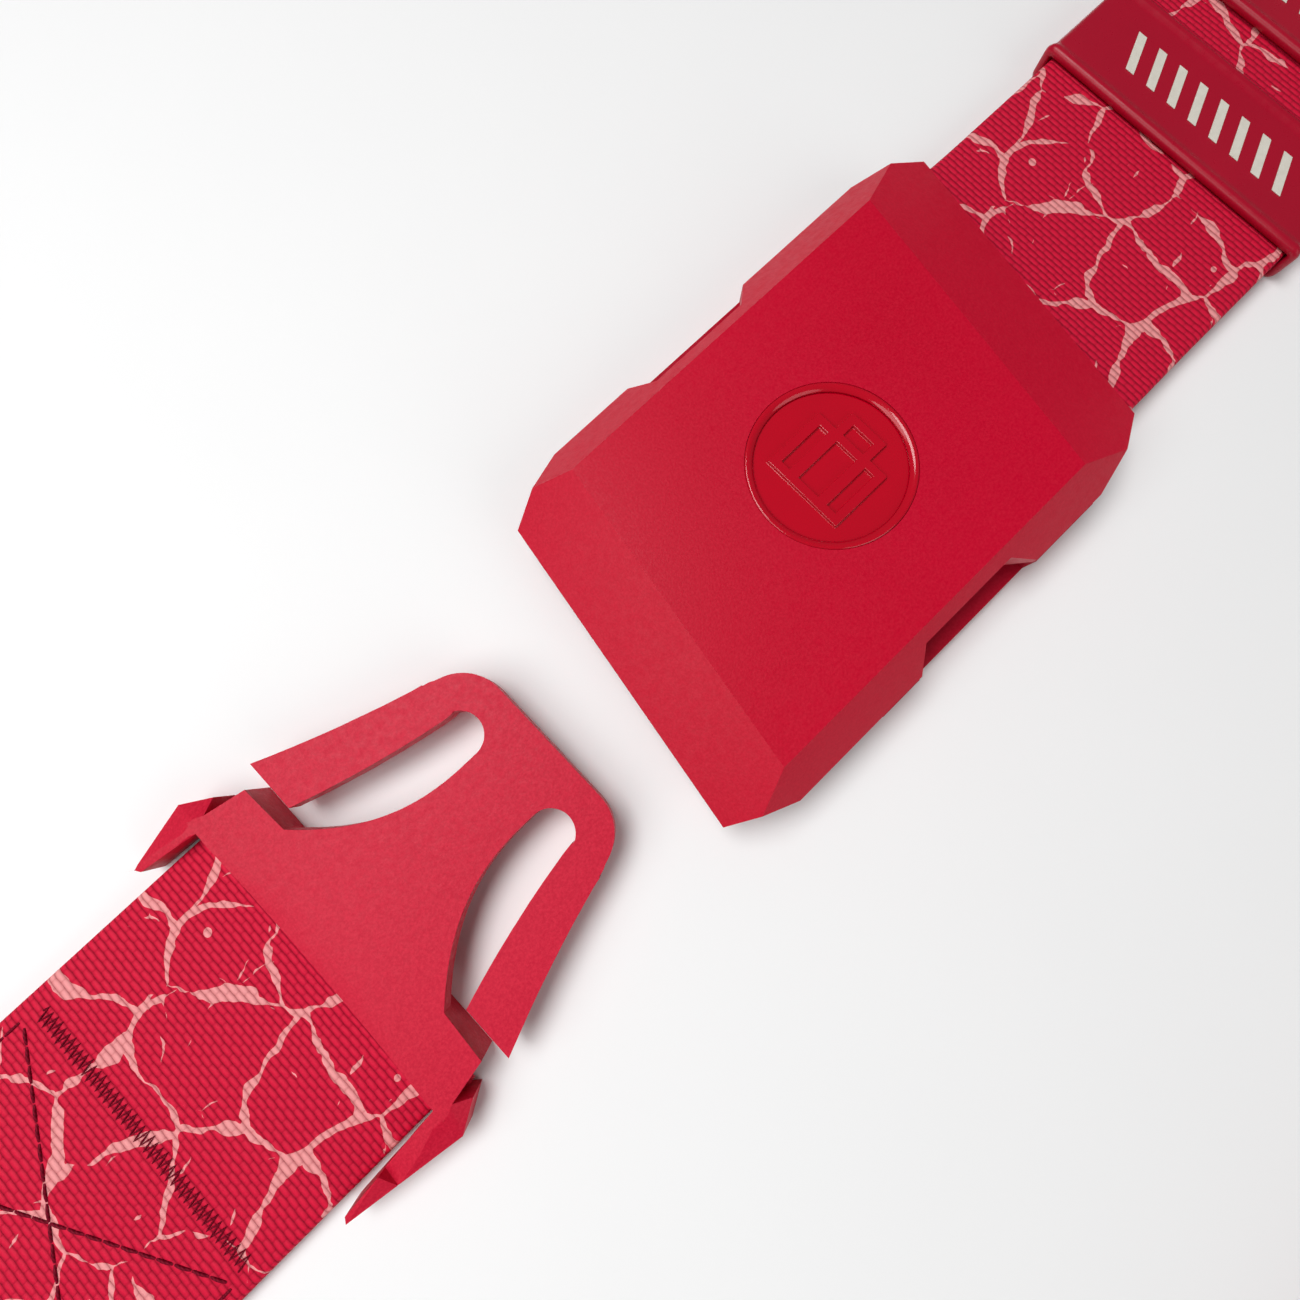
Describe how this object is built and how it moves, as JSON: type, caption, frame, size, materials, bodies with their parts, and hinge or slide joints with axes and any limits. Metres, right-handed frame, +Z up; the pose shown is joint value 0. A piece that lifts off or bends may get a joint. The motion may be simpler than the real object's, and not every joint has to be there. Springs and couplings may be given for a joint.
{
  "type": "luggage strap",
  "caption": "Flat webbing strap with a slanted side-release buckle, adjuster bars and sliding keepers, laid out open.",
  "frame": {"origin": "on the underside of the housing's base, under the middle of the round badge", "axes": "+X along the strap from the tongue to the housing, +Z up off the surface the strap lies on, +Y away from the side where the strap's loop lies"},
  "size_m": [0.47, 0.2203, 0.0135],
  "materials": {
    "housing_red": "satin red plastic with a fine grain",
    "base_red": "satin red plastic",
    "badge_red": "polished",
    "bar_steel": "plain",
    "webbing_red": "ribbed webbing with a pale crackle print",
    "tongue_red": "grained red plastic",
    "thread": "dark red thread",
    "keeper_rubber": "smooth dark red rubber"
  },
  "bodies": {
    "housing": {"housing_cover": "housing_red", "housing_base": "base_red", "badge_disc": "badge_red", "adjuster_bar": "bar_steel", "friction_bar": "bar_steel", "webbing_housing_run": "webbing_red", "webbing_tail": "webbing_red", "webbing_right_run": "webbing_red", "webbing_return_run": "webbing_red", "webbing_hank": "webbing_red", "hank_tie": "keeper_rubber"},
    "tongue": {"tongue": "tongue_red", "webbing_tongue_run": "webbing_red", "webbing_sewn_flap": "webbing_red", "webbing_left_run": "webbing_red", "webbing_left_return": "webbing_red", "zigzag_stitching": "thread", "box_stitching": "thread"},
    "arm_left": {"arm_left": "tongue_red"},
    "arm_right": {"arm_right": "tongue_red"},
    "keeper_front": {"keeper_front": "keeper_rubber"},
    "keeper_rear": {"keeper_rear": "keeper_rubber"}
  },
  "joints": [
    {"name": "buckle_close", "type": "slide", "parent": "housing", "child": "tongue", "axis": [1, 0, 0], "range_m": [0, 0.071]},
    {"name": "arm_left_press", "type": "hinge", "parent": "tongue", "child": "arm_left", "pos_m": [-0.0625, 0.0153, 0.005], "axis": [0, 0, 1], "range_deg": [0, 9], "stiffness_Nm_per_rad": 0.05},
    {"name": "arm_right_press", "type": "hinge", "parent": "tongue", "child": "arm_right", "pos_m": [-0.0625, -0.0153, 0.005], "axis": [0, 0, -1], "range_deg": [0, 9], "stiffness_Nm_per_rad": 0.05},
    {"name": "keeper_front_slide", "type": "slide", "parent": "housing", "child": "keeper_front", "axis": [1, 0, 0], "range_m": [-0.02, 0.004]},
    {"name": "keeper_rear_slide", "type": "slide", "parent": "housing", "child": "keeper_rear", "axis": [1, 0, 0], "range_m": [-0.004, 0.02]}
  ]
}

•••

Problem: Copy out every line that includes the word "caption".

Result of this task:
Describe how this object is built and how it moves, as JSON: type, caption, frame, size, materials, bodies with their parts, and hinge or slide joints with axes and any limits. Metres, right-handed frame, +Z up; the pose shown is joint value 0. A piece that lifts off or bends may get a joint. The motion may be simpler than the real object's, and not every joint has to be there. Springs and couplings may be given for a joint.
  "caption": "Flat webbing strap with a slanted side-release buckle, adjuster bars and sliding keepers, laid out open.",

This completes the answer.